HCatalog
 

HCatalog REST API

Introduction

This document describes HCatalog REST API. As shown in the figure below, developers make HTTP requests to access Hadoop MapReduce, Pig, Hive, and HCatalog DDL from within applications. Data and code used by this API is maintained in HDFS. HCatalog DDL commands are executed directly when requested. MapReduce, Pig, and Hive jobs are placed in queue by and can be monitored for progress or stopped as required. Developers specify a location in HDFS into which Pig, Hive, and MapReduce results should be placed.

Templeton Architecture

URL format

HCatalog's REST resources are accessed using the following URL format:

http://yourserver/templeton/v1/resource

where "yourserver" is replaced with your server name, and "resource" is replaced by the HCatalog resource name.

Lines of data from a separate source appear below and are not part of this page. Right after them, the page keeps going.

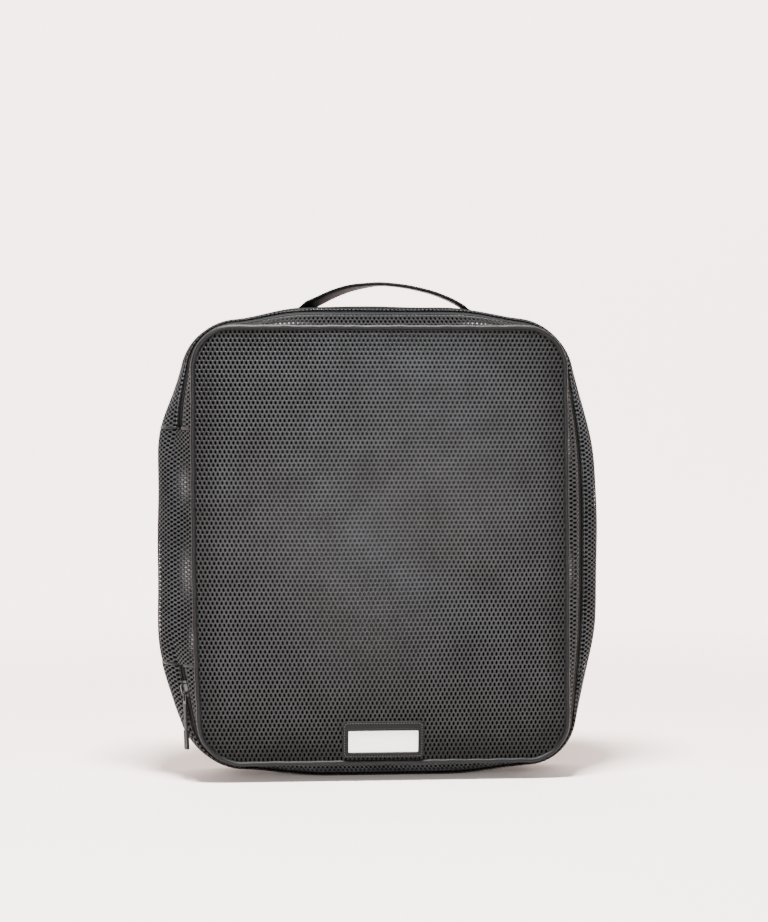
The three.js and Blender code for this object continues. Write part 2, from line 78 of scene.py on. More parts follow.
# Each side, going round from the hinge down, in mm: how far the gusset stands out at its fullest (belly) and
# at the zip (rise), at the side's first end, middle and last end, and the lengths over which both grow.
LEFT = {"belly": (10.5, 30.5, 13.5), "rise": (6, 13.5, 3.5), "belly_run": (52, 56), "rise_run": (26, 47)}
BOTTOM = {"belly": (4.5, 14, 4.5), "rise": (2.5, 10, 2.5), "belly_run": (80, 80), "rise_run": (60, 60)}
RIGHT = {"belly": (7.5, 22.5, 9.5), "rise": (2.5, 7, 2.5), "belly_run": (66, 72), "rise_run": (70, 70)}
TOP = {"belly": (6.5, 16.5, 5), "rise": (4, 12.5, 3), "belly_run": (50, 50), "rise_run": (40, 46)}
BELLY_Y = ZIP_Y + 26 * MM  # the depth at which the gusset is fullest
TAPE_SHOWN = 5 * MM  # half the width of zip tape that shows between the two strips of mesh
TAPE_SLOPE = 0.4
FLOOR_SOFT = 1.2 * MM  # how gently the base flattens on the ground
FLOOR_GAP = 0.1 * MM
FOOT_TOP = 58 * MM  # the foot of the left side, and how it fades in below that height
FOOT_FADE = 30 * MM
HINGE_FADE = 30 * MM  # how far the zip's ridge takes to fade into the plain hinge panel

# ---------------------------------------------------------------- the seam line
STRAIGHT_TALL = SEAM_TALL - 2 * CORNER_RADIUS
STRAIGHT_WIDE = 2 * (HALF_WIDTH - CORNER_RADIUS)
ARC = CORNER_RADIUS * math.pi / 2
LEFT_BELOW = HINGE_LOW - SEAM_LOW - CORNER_RADIUS  # left side under the hinge panel
LEFT_REST = STRAIGHT_TALL - LEFT_BELOW
CX = HALF_WIDTH - CORNER_RADIUS
CZ = SEAM_TALL / 2 - CORNER_RADIUS
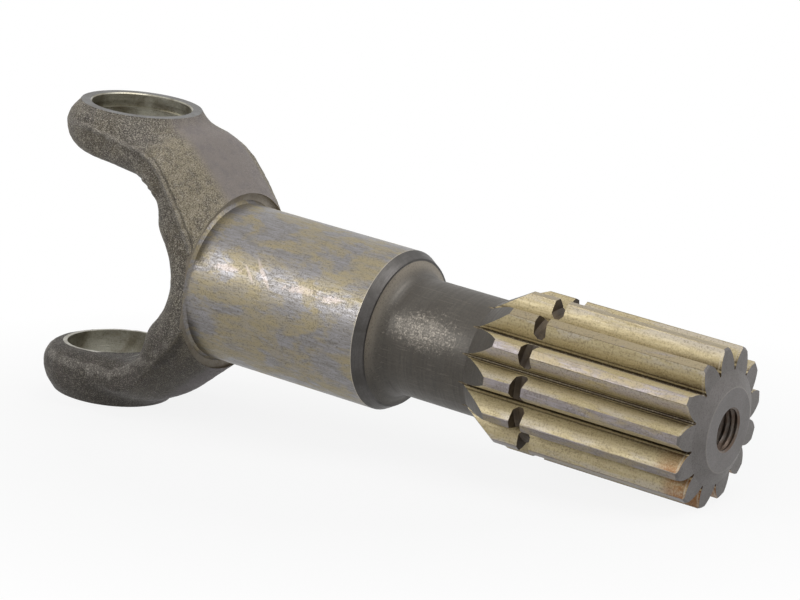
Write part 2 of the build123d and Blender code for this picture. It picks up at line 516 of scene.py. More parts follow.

For example, to check if the server is running you could access the following URL:

http://www.myserver.com/templeton/v1/status

Security

The current version supports two types of security:

  • Default security (without additional authentication)
  • Authentication via Kerberos

Standard Parameters

Every REST resource can accept the following parameters to aid in authentication:

  • user.name: The user name as a string. Only valid when using default security.
  • SPNEGO credentials: When running with Kerberos authentication.

Security Error Response

If the user.name parameter is not supplied when required, the following error will be returned:

{
  "error": "No user found.  Missing user.name parameter."
}

WebHDFS and Code Push

Data and code that are used by HCatalog's REST resources must first be placed in Hadoop. When placing files into HDFS is required you can use whatever method is most convienient for you. We suggest WebHDFS since it provides a REST interface for moving files into and out of HDFS.

Error Codes and Responses

The server returns the following HTTP status codes.

  • 200 OK: Success!
  • 400 Bad Request: The request was invalid.
  • 401 Unauthorized: Credentials were missing or incorrect.
  • 404 Not Found: The URI requested is invalid or the resource requested does not exist.
  • 500 Internal Server Error: We received an unexpected result.
  • 503 Busy, please retry: The server is busy.

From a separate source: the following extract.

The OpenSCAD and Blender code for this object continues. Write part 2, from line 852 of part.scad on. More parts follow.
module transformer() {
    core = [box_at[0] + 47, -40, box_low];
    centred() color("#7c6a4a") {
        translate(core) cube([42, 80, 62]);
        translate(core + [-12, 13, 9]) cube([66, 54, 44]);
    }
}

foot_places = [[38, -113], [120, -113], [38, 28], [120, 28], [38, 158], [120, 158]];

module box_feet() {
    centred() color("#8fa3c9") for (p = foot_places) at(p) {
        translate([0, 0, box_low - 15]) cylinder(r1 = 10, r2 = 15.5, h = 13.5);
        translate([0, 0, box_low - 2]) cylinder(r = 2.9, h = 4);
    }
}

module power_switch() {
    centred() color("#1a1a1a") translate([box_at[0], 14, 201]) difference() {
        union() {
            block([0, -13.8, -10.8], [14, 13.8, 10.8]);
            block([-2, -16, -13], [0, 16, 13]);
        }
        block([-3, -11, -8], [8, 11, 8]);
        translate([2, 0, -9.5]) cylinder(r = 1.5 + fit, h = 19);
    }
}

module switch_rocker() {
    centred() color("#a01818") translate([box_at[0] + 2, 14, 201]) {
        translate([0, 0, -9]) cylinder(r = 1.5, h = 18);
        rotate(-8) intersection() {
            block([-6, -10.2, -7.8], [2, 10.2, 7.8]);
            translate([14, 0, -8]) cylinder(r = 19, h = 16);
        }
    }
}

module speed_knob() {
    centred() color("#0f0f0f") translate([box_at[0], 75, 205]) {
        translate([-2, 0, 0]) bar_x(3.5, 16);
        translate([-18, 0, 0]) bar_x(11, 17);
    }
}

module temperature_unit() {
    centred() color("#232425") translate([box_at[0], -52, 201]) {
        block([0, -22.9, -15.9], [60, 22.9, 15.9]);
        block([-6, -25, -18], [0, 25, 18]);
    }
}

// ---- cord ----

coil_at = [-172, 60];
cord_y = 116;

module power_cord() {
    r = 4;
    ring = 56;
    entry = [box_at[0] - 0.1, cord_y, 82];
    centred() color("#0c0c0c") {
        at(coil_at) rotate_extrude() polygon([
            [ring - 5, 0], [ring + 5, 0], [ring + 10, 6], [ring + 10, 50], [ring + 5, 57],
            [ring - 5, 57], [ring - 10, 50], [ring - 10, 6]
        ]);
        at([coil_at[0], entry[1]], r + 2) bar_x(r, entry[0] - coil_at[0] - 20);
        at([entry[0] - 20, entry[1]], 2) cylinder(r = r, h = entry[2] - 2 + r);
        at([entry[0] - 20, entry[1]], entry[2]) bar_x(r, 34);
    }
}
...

Other data returned directly by the server is returned in JSON format. JSON responses are limited to 1MB in size. Responses over this limit must be stored into HDFS using provided options instead of being directly returned. If an HCatalog DDL command might return results greater than 1MB, it's suggested that a corresponding Hive request be executed instead.

Log Files

The server creates three log files when in operation:

  • templeton.log is the log4j log. This the main log the application writes to.
  • templeton-console.log is what Java writes to stdout when the server is started. It is a small amount of data, similar to "hcat.out".
  • tempelton-console-error.log is what Java writes to stderr, similar to "hcat.err".

In the tempelton-log4j.properties file you can set the location of these logs using the variable templeton.log.dir. This log4j.properties file is set in the server startup script.

Project Name

The original work to add REST APIs to HCatalog was called Templeton. For backward compatibility the name still appears in URLs, log file names, etc. The Templeton name is taken from a character in the award-winning children's novel Charlotte's Web, by E. B. White. The novel's protagonist is a pig named Wilber. Templeton is a rat who helps Wilber by running errands and making deliveries as requested by Charlotte while spinning her web.